January is a bleak month for those of us
residing in Northern Europe. It’s chilly, the days are diminutive, and we crave
the onset of the light and energy delivered by Spring. Following the excited
delights of the pre-Christmas credit card binge that is ‘Black Friday and Cyber
Monday’, January brings us ‘Blue Monday’, rumoured to be the most depressing
day of the year.
January in the North, a bleak etching I created in 2009
It’s not all blue though. January often
gives us an opportunity to make personal changes. We are more likely to ditch
an overly stressful job, rethink our personal goals or make good on our
seasonal gluttony and get healthy. Although I didn’t make a list of New Year
resolutions (I’d inevitably break them), I definitely feel a positive force for
change.
With this in mind, I’m shedding some flab.

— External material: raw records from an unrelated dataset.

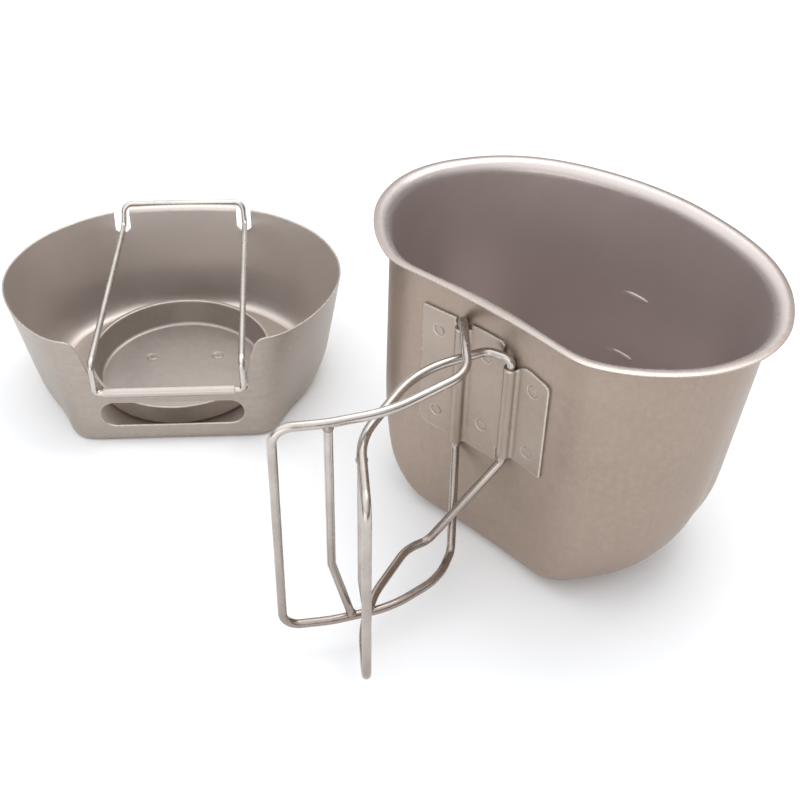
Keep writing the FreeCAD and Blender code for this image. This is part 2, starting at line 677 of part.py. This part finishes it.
def tab_curl(rim):
    rim_edge = outline_curve([Vector(x, y, 0) for x, y in rim]).toShape()
    sections = []
    for k in range(9):
        x = -TAB_HALF + 2 * TAB_HALF * k / 8.0
        probe = edge(Vector(x, 20, 0), Vector(x, 80, 0))
        sections.append(curl_section(x, probe.distToShape(rim_edge)[1][0][0].y))
    return Part.makeLoft(sections, True, False)


def hinge_barrel():
    """top edge of the front wall rolled outwards round the bail wire"""
    along = Vector(1, 0, 0)
    over_length = 2 * BARREL_HALF + 2
    over_x = -BARREL_HALF - 1
    tube = Part.makeCylinder(BAIL_BORE_R + STOVE_SHEET, 2 * BARREL_HALF,
                             Vector(-BARREL_HALF, BARREL_Y, BARREL_Z), along)
    tube = tube.cut(Part.makeCylinder(BAIL_BORE_R, over_length,
                                      Vector(over_x, BARREL_Y, BARREL_Z), along))
    # the free edge of the roll stands a hair off the wall
    tube = tube.cut(Part.makeBox(over_length, 0.45, 1.9,
                                 Vector(over_x, STOVE_FRONT_Y - 0.27, BARREL_Z - 2.2)))
    return largest_solid(tube)


def make_stove():
    rim = ring(RIM)
    outer, inner = [wall_rows(rim, STOVE_TAPER, STOVE_BASE_R, STOVE_HEIGHT, inset,
                              STOVE_WALL_STATIONS, base_ratio=STOVE_BASE_RATIO)
                    for inset in (0.0, STOVE_SHEET)]
    stove = sheet_vessel(outer, inner)
    for tool in (front_notch(), port(), rear_notch(-1), rear_notch(1)):
        stove = stove.cut(tool)
    # the flat top of the rear tab makes way for its curl
    stove = stove.cut(Part.makeBox(2 * TAB_HALF, 20, 10, Vector(-TAB_HALF, 40, TAB_CURL_Z)))
    stove = stove.fuse(tab_curl(rim))
    stove = stove.fuse(hinge_barrel())
    return largest_solid(stove)


save(placed(make_stove()), "stove_shell")

# ---------------------------------------------------------------- fuel dish
DISH_Y = -2.5
DISH_RIM_R = 38.0
DISH_FLOOR_R = 35.4
DISH_RIM_Z = 12.4
DISH_SHEET = 0.6
DISH_BEND_R = 2.2             # outside of the bend from floor to wall
DISH_WELDS = ((-14.1, 7.9), (14.1, 7.9))  # x, y
DISH_WELD_R = 2.4
DISH_DENT = (1.7, 0.3, 0.18)  # as BRACKET_DENT


def dish_section():
    """half section in the XZ plane, from the axis outwards"""
    def at(x, z):
        return Vector(x, 0, z)

    bottom = STOVE_SHEET      # the dish rests on the stove floor
    floor_top = bottom + DISH_SHEET
    bend_x, bend_z = DISH_FLOOR_R - DISH_BEND_R, bottom + DISH_BEND_R
    lean = math.atan2(DISH_RIM_R - 1.1 - DISH_FLOOR_R, DISH_RIM_Z - DISH_BEND_R)
    start, stop = -math.pi / 2, -lean

    def bend(radius):
        return [at(bend_x + radius * math.cos(angle), bend_z + radius * math.sin(angle))
                for angle in (start, (start + stop) / 2, stop)]

    outer, inner = bend(DISH_BEND_R), bend(DISH_BEND_R - DISH_SHEET)
    top_out = at(DISH_RIM_R - 1.0, DISH_RIM_Z - 1.2)
    top_in = at(top_out.x - DISH_SHEET, top_out.z + 0.1)
    rim_low, rim_top = at(DISH_RIM_R, DISH_RIM_Z - 0.55), at(DISH_RIM_R, DISH_RIM_Z)
    rim_in = at(DISH_RIM_R - 1.2, DISH_RIM_Z)
    return Part.Wire([
        edge(at(0, bottom), at(bend_x, bottom)), edge(*outer), edge(outer[-1], top_out),
        edge(top_out, rim_low), edge(rim_low, rim_top), edge(rim_top, rim_in),
        edge(rim_in, at(top_in.x + 0.1, top_in.z + 0.75), top_in),
        edge(top_in, inner[-1]), edge(*inner[::-1]),
        edge(at(bend_x, floor_top), at(0, floor_top)), edge(at(0, floor_top), at(0, bottom))])


def make_dish():
    dish = Part.Face(dish_section()).revolve(Vector(0, 0, 0), Vector(0, 0, 1), 360)
    dish.translate(Vector(0, DISH_Y, 0))
    for x, y in DISH_WELDS:
        dish = dish.cut(Part.makeCylinder(DISH_WELD_R + WELD_FIT, 5, Vector(x, y, 0)))
    return dish.Solids[0]


def dish_weld(x, y):
    ring_r, section_r, lift = DISH_DENT
    nugget = Part.makeCylinder(DISH_WELD_R, DISH_SHEET + WELD_PROUD, Vector(x, y, STOVE_SHEET))
    return nugget.cut(Part.makeTorus(ring_r, section_r,
                                     Vector(x, y, STOVE_SHEET + DISH_SHEET + lift)))


save(placed(make_dish()), "fuel_dish")
save(placed(Part.Compound([solid for x, y in DISH_WELDS for solid in dish_weld(x, y).Solids])),
     "dish_spot_welds")


# ---------------------------------------------------------------- bail
def make_bail():
    """wire from the middle of the barrel, up and back to the crossbar, and mirrored"""
    half = [(Vector(END_GAP_HALF, BARREL_Y, BARREL_Z), 0.0),
            (Vector(BAIL_FRONT_X, BARREL_Y, BARREL_Z), 2.0),
            (Vector(BAIL_FRONT_X, BARREL_Y, BAIL_KINK_Z), 3.5),
            (Vector(BAIL_REAR_X, BAIL_REAR_Y, BAIL_LEG_Z), 3.0),
            (Vector(BAIL_REAR_X - 0.6, BAIL_CROSSBAR_Y, BAIL_CROSSBAR_Z), 4.0)]
    mirrored = [(Vector(-p.x, p.y, p.z), radius) for p, radius in reversed(half)]
    return wire_solid(half + mirrored, BAIL_R)


save(placed(make_bail()), "bail_loop")
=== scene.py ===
"""A blasted sheet-metal cup with wire handles and a bail, and a stove shell with a fuel dish.

Metres, +Z up. The cup's axis is the Z axis; the stove stands beside it, towards -X.
The camera looks down from the +X -Y side, which is called the front here.
"""
import bpy
import math
from mathutils import Matrix, Vector

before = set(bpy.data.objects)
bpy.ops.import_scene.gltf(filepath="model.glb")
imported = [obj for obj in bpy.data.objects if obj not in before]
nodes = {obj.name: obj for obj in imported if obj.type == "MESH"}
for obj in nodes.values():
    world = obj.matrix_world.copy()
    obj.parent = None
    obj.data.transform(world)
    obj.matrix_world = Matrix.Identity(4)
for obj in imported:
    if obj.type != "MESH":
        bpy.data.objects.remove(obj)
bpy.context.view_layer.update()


def rgb(*channels):
    """sRGB 0-255 to linear RGBA"""
    def linear(c):
        c /= 255.0
        return c / 12.92 if c <= 0.04045 else ((c + 0.055) / 1.055) ** 2.4
    return (*map(linear, channels), 1.0)


# ---------------------------------------------------------------- sizes and places
CUP_CENTRE = (0.0, 0.0)
CUP_LIP = (0.1035, 0.1065)              # heights between which the lip's polish and painted highlight fade in
CUP_MARKS = ((-0.0031, 0.0433, 0.0661), (-0.0050, 0.0415, 0.0393))   # on the +Y wall
MARK_HALF_SIZE = (0.0064, 0.006, 0.00105)

STOVE_CENTRE = (-0.1572, -0.0562)
STOVE_FRONT = (0.7408, -0.6717, 0.0)    # direction from the stove's centre to its front
ROLL_START = 0.0453                     # distance that way at which the rolled edge begins
ROLL_FADE = 0.0007

WIRE_SHADE_HEIGHTS = (0.085, 0.010)              # heights: the painted shade starts at the first, is full at the second

FLOOR_HALF = 6.0
FLOOR_Z = -0.0004

# ---------------------------------------------------------------- colours
WARM_DARK = rgb(150, 134, 121)
WARM_LIGHT = rgb(186, 171, 161)
DISH_LIGHT = rgb(186, 178, 172)
WORN_EDGE_AND_HIGHLIGHT = rgb(232, 226, 214)


# ---------------------------------------------------------------- node helpers
class NodeKit:
    """Adds linked nodes to a node tree; each helper returns an output socket."""

    def __init__(self, tree):
        self.tree = tree

    def fill(self, node, inputs):
        """link or set each input of a node"""
        for key, value in inputs.items():
            if isinstance(value, bpy.types.NodeSocket):
                self.tree.links.new(value, node.inputs[key])
            else:
                node.inputs[key].default_value = value

    def node(self, kind, inputs=None, **settings):
        node = self.tree.nodes.new(kind)
        for key, value in settings.items():
            setattr(node, key, value)
        self.fill(node, inputs or {})
        return node

    def math(self, operation, a, b, clamp=False):
        return self.node("ShaderNodeMath", {0: a, 1: b}, operation=operation,
                         use_clamp=clamp).outputs[0]

    def vector(self, operation, *values):
        node = self.node("ShaderNodeVectorMath", dict(enumerate(values)), operation=operation)
        return node.outputs["Value" if operation in ("DOT_PRODUCT", "LENGTH") else "Vector"]

    def mix(self, amount, a, b):
        return self.node("ShaderNodeMix", {0: amount, 6: a, 7: b}, data_type="RGBA").outputs[2]

    def noise(self, coords, scale, detail, rough, distortion=0.0):
        return self.node("ShaderNodeTexNoise", {
            "Vector": coords, "Scale": scale, "Detail": detail, "Roughness": rough,
            "Distortion": distortion}).outputs[0]

    def remap(self, value, span, to=(0.0, 1.0)):
        """map the span's two ends onto the two values of to, clamped"""
        return self.node("ShaderNodeMapRange", {
            0: value, 1: span[0], 2: span[1], 3: to[0], 4: to[1]}).outputs[0]

    def tint(self, colour, towards, by, span, amount=1.0):
        """shift a colour towards another, by up to amount as a value crosses the span"""
        return self.mix(self.remap(by, span, to=(0.0, amount)), colour, towards)

    def height(self, place):
        return self.node("ShaderNodeSeparateXYZ", {0: place}).outputs[2]


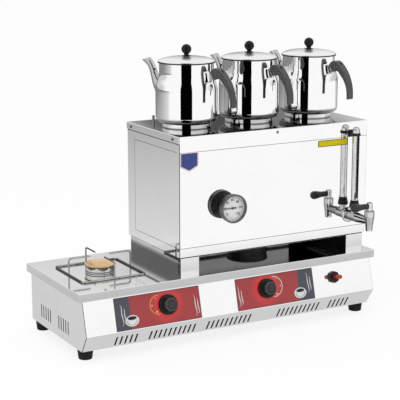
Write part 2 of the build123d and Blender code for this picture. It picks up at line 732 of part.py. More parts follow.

I’m not obese, just a bit podgy. An auf
wiedersehen to half a stone would set me free to wear my favourite ‘brilliant
arse’ jeans that lie forlornly at the bottom of my thin clothes drawer. It
wasn’t really Christmas that piled on the pounds, more the proximity of a work
canteen that sells fabulous sausage rolls and the forgiving nature of winter
clothing. It just crept on.
My diet is not strict, I’m simply cutting
down on the usual adversaries; booze, sugar, cheese and the occasional foray
into pies. Vaguely based on Slimming World but without the culinary dreadfulness
that is 1 calorie cooking spray and Quark.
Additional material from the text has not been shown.